Fast Business Processing
A valuable digital platform will help agents expedite the data entry process. Inputting information manually is time-consuming and also increases the likelihood of potentially costly mistakes, says the team at document management software Vanguard Systems.
Customer Relationship Management Technology
“Since customer loyalty and revenue are both qualities that affect a company’s revenue, CRM is a management strategy that results in increased profits for a business,” says Jason Kulpa, founder and CEO of digital marketing software and services provider UE.co. “At its core, a CRM tool creates a simpler user interface for a collection of data that helps businesses recognize and communicate with customers in a scalable way.”
Any quality digital platform will have CRM capabilities that allows agents to efficiently manage their customer database, make timely suggestions for policies and keep track of renewal dates.
Agents obviously want to earn as much as possible. Therefore, they should pay close attention to a platform’s commission rate and choose the one that’s competitive. This should increase their profit margins and stay afloat financially.
Top Notch Support
There’s an inherent learning curve that comes along with using a digital platform, regardless of how user friendly it is. To maximize ROI and ease the process of migrating to new software, agents need to reduce the learning curve, explains the team at WalkMe, a digital adoption platform.

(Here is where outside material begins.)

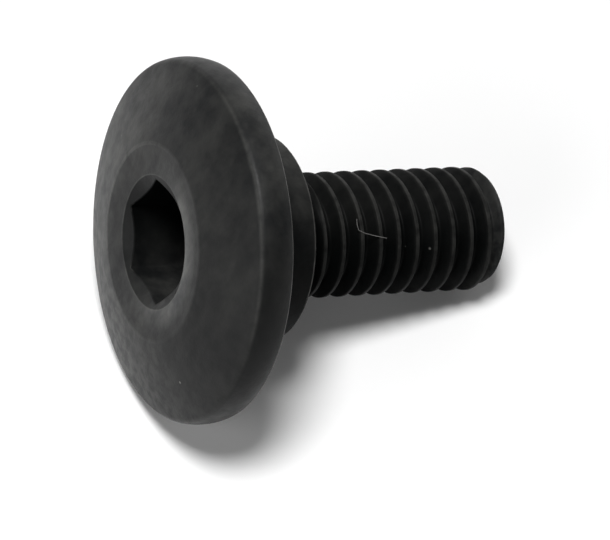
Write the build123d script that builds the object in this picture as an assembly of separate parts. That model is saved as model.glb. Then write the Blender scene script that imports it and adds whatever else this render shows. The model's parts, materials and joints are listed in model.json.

One of the easiest ways to do that is to have access to a team of experts to help with training and technical support. These individuals will be able to walk agents through any issues they may encounter and provide helpful answers when needed.
Digital platforms should offer instructional content too, such as webinars, so agents can stay on top of periodic changes and iterations. Webinars are useful because they’re available on demand and can help agents become more productive, writes Kristen McCabe, an instructor at General Assembly.